Monoclonal antibodies are made by combining myeloma cancer cells with antibody-producing splenic plasma cells, to form a hybridoma. The plasma cells produce antibodies but have a limited lifespan, while the myeloma cells are essentially immortal but don’t produce antibodies. This means most of the hybridomas will both produce antibodies and be immortal. The antibodies can then be harvested and purified and used straight away as a treatment. When injected into patients, they will block their respected immune checkpoint (CTLA4/PD-L1/PD-1) and release the cancer-induced brakes on the immune system. The antibody is named like ‘aCTLA4 mAb’, the ‘a’ meaning anti, and the ‘mAb’ meaning monoclonal antibody. There are also new emerging checkpoints which could be used in the future, like LAG-3 and TIM-3.
But why doesn’t this work for everyone? In theory it should, however there are some prerequisites required. For example, the tumour must already have a level of immune infiltration; meaning immune cells are present and are just not fighting - thus they can be reactivated through ICB. Alternatively, through immunohistochemical staining, the tumour could be found to be highly expressing PD-L1 or another checkpoint molecule, meaning it can be targeted. If these are not the case in tumours, and immune cells aren’t there in the first place, ICB will not be able to do anything as there is nothing to reactivate.
Citations
Image: https://flic.kr/p/2jzCvbj - Sam Levin, 24/8/20, no changes were made, License: Creative Commons Legal Code
What did you learn?
What does immune checkpoint blockade do?
Immune checkpoint blockade uses monoclonal antibodies to target immune checkpoints, such as CTLA-4 and PD-L1. These are inhibitory molecules which are sometimes expressed by cancer cells, which give them the ability to shut off the immune system and survive.
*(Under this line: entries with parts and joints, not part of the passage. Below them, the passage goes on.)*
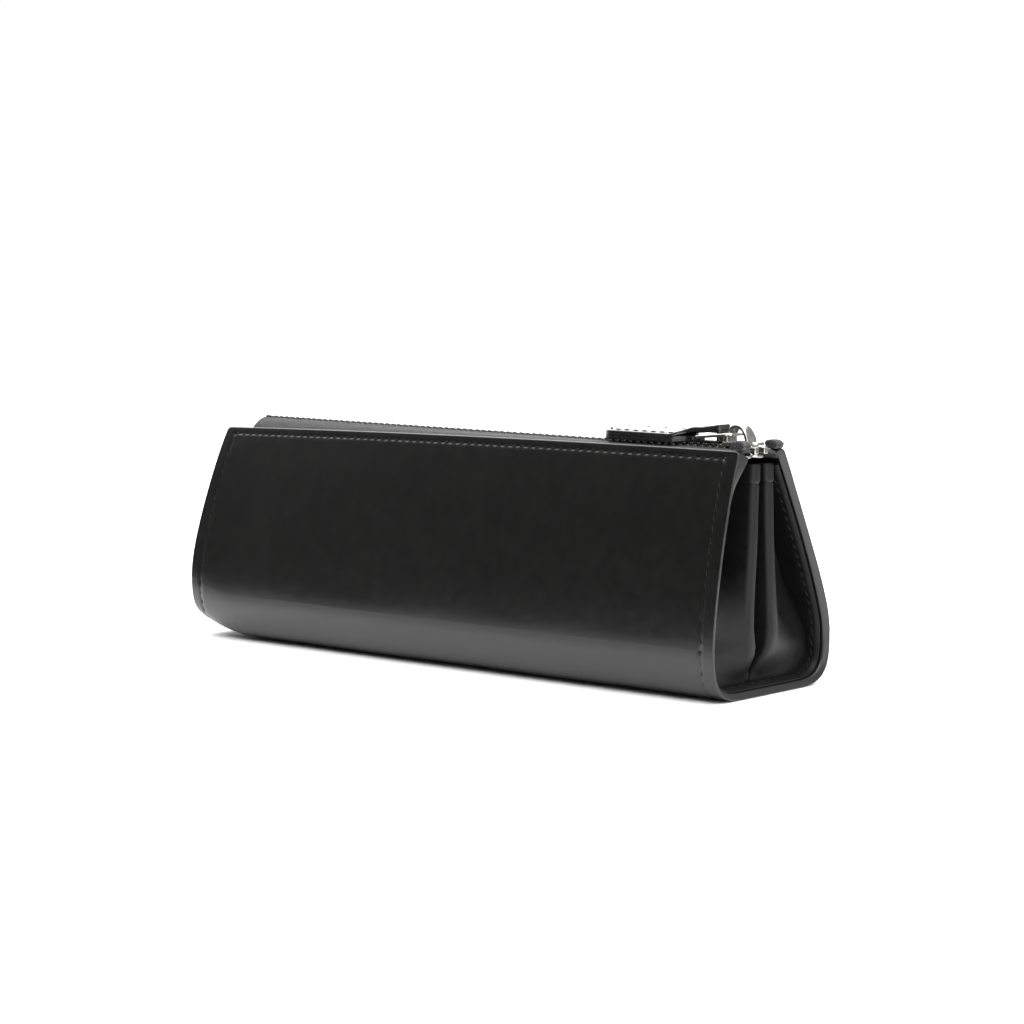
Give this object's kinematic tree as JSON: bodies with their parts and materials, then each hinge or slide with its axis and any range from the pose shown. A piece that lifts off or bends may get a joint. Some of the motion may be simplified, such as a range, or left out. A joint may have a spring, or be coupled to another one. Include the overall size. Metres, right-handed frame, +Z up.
{
  "type": "zipped pen case",
  "caption": "Soft black leather pen case with rounded base, pleated gusset at each end and a metal zip along the top with a leather pull.",
  "frame": {"origin": "under the middle of the case, on the surface that it stands on", "axes": "+X along the case towards the end where the slider rests when closed, -Y towards the front, +Z up"},
  "size_m": [0.2001, 0.0532, 0.0714],
  "materials": {
    "leather": "smooth black leather with a satin gloss",
    "gusset_leather": "thin soft black leather, satin",
    "tab_leather": "glossy black leather with painted edges",
    "lining_cloth": "fine black cloth",
    "zip_tape": "black woven tape",
    "zip_teeth": "polished nickel plate",
    "slider_metal": "polished nickel plate"
  },
  "bodies": {
    "case": {"base_panel": "leather", "base_lining": "lining_cloth", "gusset_right": "gusset_leather", "gusset_left": "gusset_leather", "bottom_stop": "zip_teeth"},
    "front_wall": {"front_panel": "leather", "front_lining": "lining_cloth", "tape_front": "zip_tape", "teeth_front": "zip_teeth", "top_stop_front": "zip_teeth", "tape_tail_front": "zip_tape"},
    "back_wall": {"back_panel": "leather", "back_lining": "lining_cloth", "tape_back": "zip_tape", "teeth_back": "zip_teeth", "top_stop_back": "zip_teeth", "tape_tail_back": "zip_tape"},
    "slider": {"slider_body": "slider_metal", "slider_bridge": "slider_metal"},
    "pull_ring": {"pull_ring": "slider_metal"},
    "pull_tab": {"pull_tab_top": "tab_leather", "pull_tab_core": "tab_leather", "pull_tab_bottom": "tab_leather"}
  },
  "joints": [
    {"name": "front_wall_open", "type": "hinge", "parent": "case", "child": "front_wall", "pos_m": [0, -0.025, 0.014], "axis": [1, 0, 0], "range_deg": [0, 13], "deforming": ["tape_front", "teeth_front"]},
    {"name": "back_wall_open", "type": "hinge", "parent": "case", "child": "back_wall", "pos_m": [0, 0.025, 0.014], "axis": [-1, 0, 0], "range_deg": [0, 13], "deforming": ["tape_back", "teeth_back"]},
    {"name": "slider_slide", "type": "slide", "parent": "case", "child": "slider", "axis": [-0.9996, 0.0275, 0.0103], "range_m": [0, 0.172]},
    {"name": "pull_ring_turn", "type": "hinge", "parent": "slider", "child": "pull_ring", "pos_m": [0.09194, -0.00577, 0.06861], "axis": [0.0275, 0.9996, 0], "range_deg": [0, 150]},
    {"name": "pull_tab_turn", "type": "hinge", "parent": "pull_ring", "child": "pull_tab", "pos_m": [0.08039, -0.00545, 0.06758], "axis": [0.0275, 0.9996, 0], "range_deg": [0, 20]}
  ],
  "couplings": [
    {"joint": "front_wall_open", "follows": "slider_slide", "rad_per_m": 1.3141},
    {"joint": "back_wall_open", "follows": "slider_slide", "rad_per_m": 1.3141},
    {"joint": "pull_tab_turn", "follows": "pull_ring_turn", "ratio": 0.133}
  ]
}
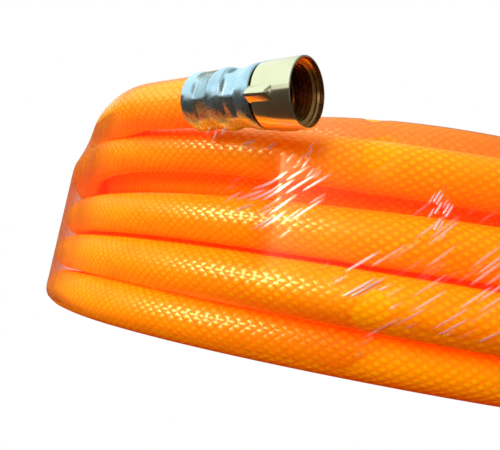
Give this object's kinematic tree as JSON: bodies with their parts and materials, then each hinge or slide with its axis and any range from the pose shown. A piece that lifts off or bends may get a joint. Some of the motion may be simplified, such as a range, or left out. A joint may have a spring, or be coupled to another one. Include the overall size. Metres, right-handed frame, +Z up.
{
  "type": "coiled air hose",
  "caption": "Braided hose wound in a flat-lying coil under stretch film, with a crimped fitting and a free-turning threaded swivel nut on each end.",
  "frame": {"origin": "under the middle of the whole object, on the ground that the coil lies on", "axes": "+Z up along the coil's axis, -Y towards the side where the outer end of the hose lies, and +X the way that its nut points"},
  "size_m": [0.3704, 0.3984, 0.0875],
  "materials": {
    "hose": "clear orange PVC over a diamond braid",
    "film": "clear stretch film, wrinkled",
    "zinc_steel": "bright zinc plating, crimped",
    "brass": "turned",
    "pale_brass": "pale gold plating, polished",
    "seal": "matt"
  },
  "bodies": {
    "coil": {"outer_layer": "hose", "inner_layers": "hose", "stretch_film": "film", "outer_end": "hose", "inner_end": "hose", "outer_sleeve": "zinc_steel", "outer_stem": "brass", "outer_washer": "seal", "inner_sleeve": "zinc_steel", "inner_stem": "brass", "inner_washer": "seal"},
    "outer_swivel": {"outer_nut": "pale_brass"},
    "inner_swivel": {"inner_nut": "pale_brass"}
  },
  "joints": [
    {"name": "outer_nut_turn", "type": "hinge", "parent": "coil", "child": "outer_swivel", "pos_m": [-0.01932, -0.18845, 0.07043], "axis": [0.9259, -0.3703, -0.0748], "continuous": true},
    {"name": "inner_nut_turn", "type": "hinge", "parent": "coil", "child": "inner_swivel", "pos_m": [0.0828, 0.0523, 0.012], "axis": [0.5446, -0.8387, 0], "continuous": true}
  ]
}
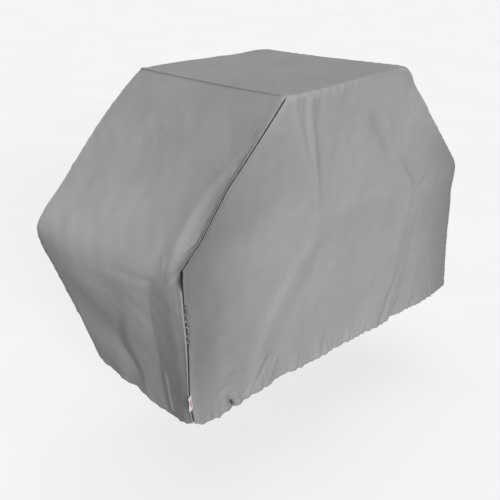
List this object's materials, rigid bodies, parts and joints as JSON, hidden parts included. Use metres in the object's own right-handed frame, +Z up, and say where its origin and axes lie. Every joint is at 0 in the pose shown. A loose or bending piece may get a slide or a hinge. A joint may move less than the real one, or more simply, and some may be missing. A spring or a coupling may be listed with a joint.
{
  "type": "fabric grill cover",
  "caption": "Fitted grey fabric cover for a cart grill with side shelves: level top, sloping sides, straight skirts and a gathered hem, draped as in use.",
  "frame": {"origin": "middle of the underside of the top panel, where the grill's hood carries the cover", "axes": "+X along the cover's width to the right as seen from the front, +Y from front to back, +Z up"},
  "size_m": [1.3814, 0.635, 0.9187],
  "materials": {
    "cover_cloth": "matte",
    "binding_tape": "matte",
    "hem_elastic": "matte",
    "label_cloth": "satin"
  },
  "bodies": {
    "root": {"top_panel": "cover_cloth", "front_panel": "cover_cloth", "back_panel": "cover_cloth", "left_side_panel": "cover_cloth", "right_side_panel": "cover_cloth", "front_seam_binding": "binding_tape", "back_seam_binding": "binding_tape", "left_top_binding": "binding_tape", "right_top_binding": "binding_tape", "front_hem_casing": "cover_cloth", "back_hem_casing": "cover_cloth", "left_hem_casing": "cover_cloth", "right_hem_casing": "cover_cloth", "hem_elastic": "hem_elastic", "side_label": "label_cloth"}
  },
  "joints": []
}
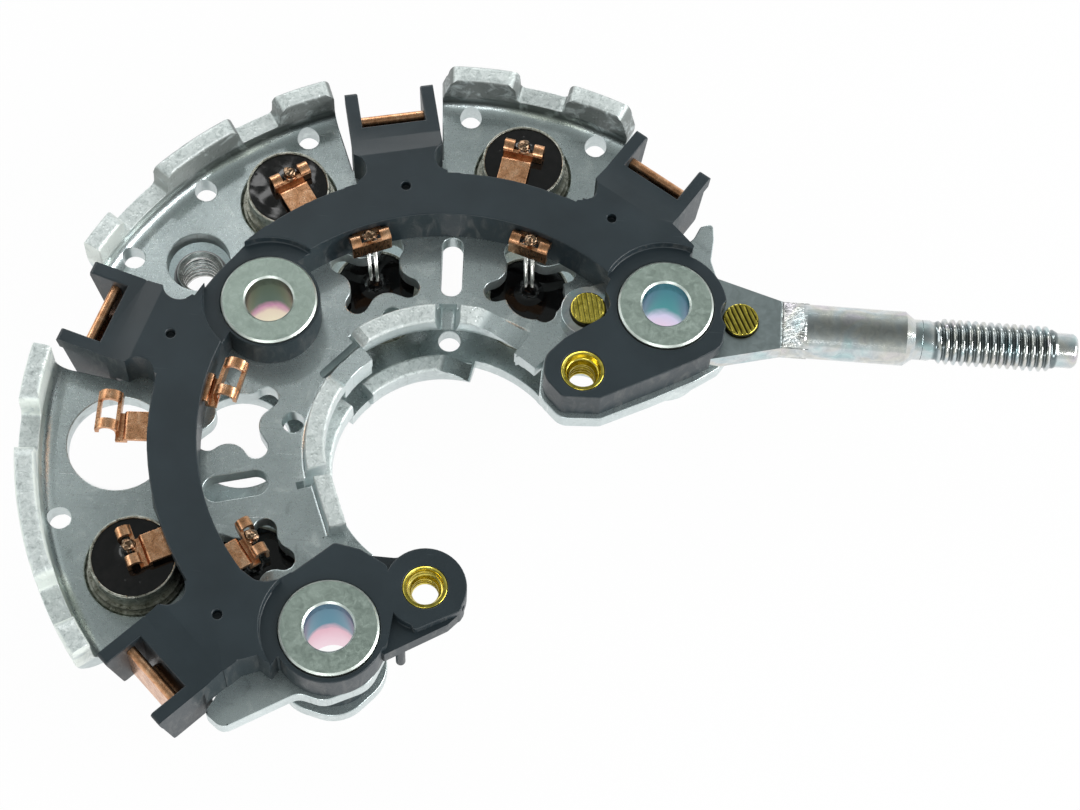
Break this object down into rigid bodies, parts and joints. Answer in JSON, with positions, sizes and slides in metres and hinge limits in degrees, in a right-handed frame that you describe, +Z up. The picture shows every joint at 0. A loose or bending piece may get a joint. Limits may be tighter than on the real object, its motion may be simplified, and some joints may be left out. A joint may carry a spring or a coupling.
{
  "type": "alternator rectifier",
  "caption": "Crescent-shaped diode plate pair with a moulded terminal arc, castellated heat sink, three mounting collars and a threaded output stud.",
  "frame": {"origin": "centre of the right mount bore on the seating plane of the negative sheet", "axes": "+X out along the output stud, +Z up from the generator's rear frame, +Y towards the castellated outer wall"},
  "size_m": [0.1328, 0.093, 0.016],
  "materials": {
    "pressed_aluminium": "pressed sheet, satin with bright edges and fine scratches",
    "black_moulding": "glass-filled moulding, satin dark blue-grey",
    "copper": "bare copper strip, rolled",
    "zinc_steel": "zinc plated, slightly mottled",
    "brass": "turned brass",
    "diode_cup": "plated cup with a darker rim",
    "potting": "glossy black epoxy",
    "tinned_wire": "tinned wire and solder",
    "silicon": "sealed chip"
  },
  "bodies": {
    "root": {"positive_heat_sink": "pressed_aluminium", "negative_heat_sink": "pressed_aluminium", "phase_terminal_1": "copper", "phase_terminal_2": "copper", "phase_terminal_3": "copper", "phase_terminal_4": "copper", "terminal_block": "black_moulding", "output_stud": "zinc_steel", "stud_rivet_inner": "brass", "stud_rivet_outer": "brass", "mount_collar_right": "zinc_steel", "mount_sleeve_right": "zinc_steel", "insulator_spacer_right": "black_moulding", "mount_collar_left": "zinc_steel", "mount_sleeve_left": "zinc_steel", "insulator_spacer_left": "black_moulding", "mount_collar_lower": "zinc_steel", "mount_sleeve_lower": "zinc_steel", "insulator_spacer_lower": "black_moulding", "regulator_insert_upper": "brass", "regulator_insert_lower": "brass", "threaded_bush": "zinc_steel", "positive_diode_cup_1": "diode_cup", "positive_diode_potting_1": "potting", "positive_diode_lead_1": "tinned_wire", "positive_diode_cup_2": "diode_cup", "positive_diode_potting_2": "potting", "positive_diode_lead_2": "tinned_wire", "positive_diode_cup_3": "diode_cup", "positive_diode_potting_3": "potting", "positive_diode_lead_3": "tinned_wire", "negative_diode_cup_1": "diode_cup", "negative_diode_potting_1": "potting", "negative_diode_lead_1": "tinned_wire", "negative_diode_cup_2": "diode_cup", "negative_diode_potting_2": "potting", "negative_diode_lead_2": "tinned_wire", "negative_diode_cup_3": "diode_cup", "negative_diode_potting_3": "potting", "negative_diode_lead_3": "tinned_wire", "diode_chips": "silicon"}
  },
  "joints": []
}
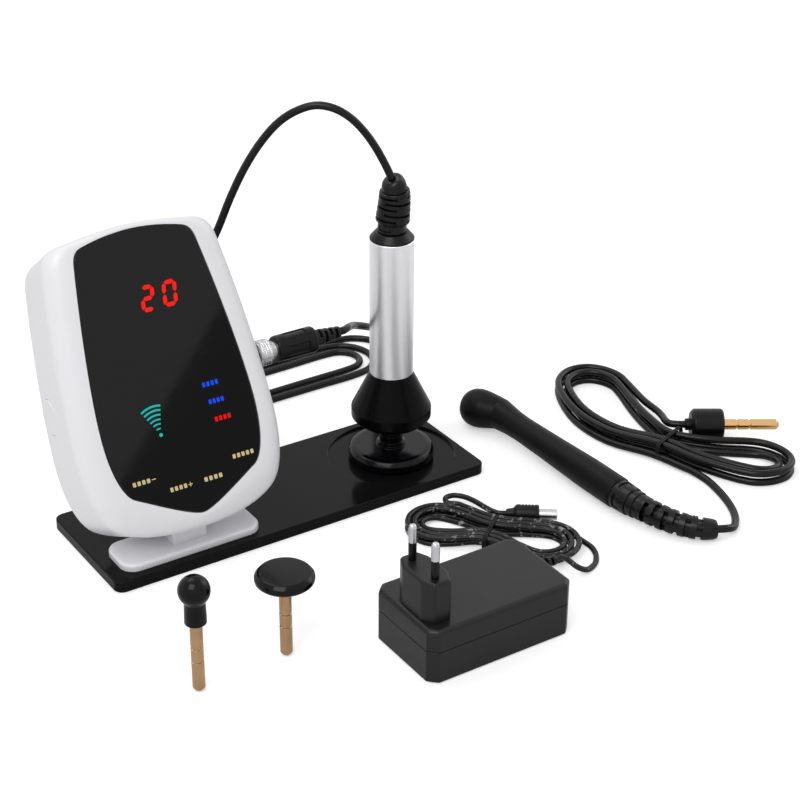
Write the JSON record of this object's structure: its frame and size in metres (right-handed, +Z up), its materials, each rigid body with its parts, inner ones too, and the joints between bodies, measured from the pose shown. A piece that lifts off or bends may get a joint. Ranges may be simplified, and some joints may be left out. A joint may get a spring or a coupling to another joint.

The blocking of these molecules stops inhibition of the immune system and helps treat cancer.
Why isn’t immune checkpoint blockade used for every cancer patient?
Immune checkpoint blockade functions by releasing the brakes on the immune system. However, if there are no brakes in the first place, nothing would happen if you used ICB antibodies in a patient. Thus, a tumour needs to already have immune infiltration and inhibition to be treatable using ICB.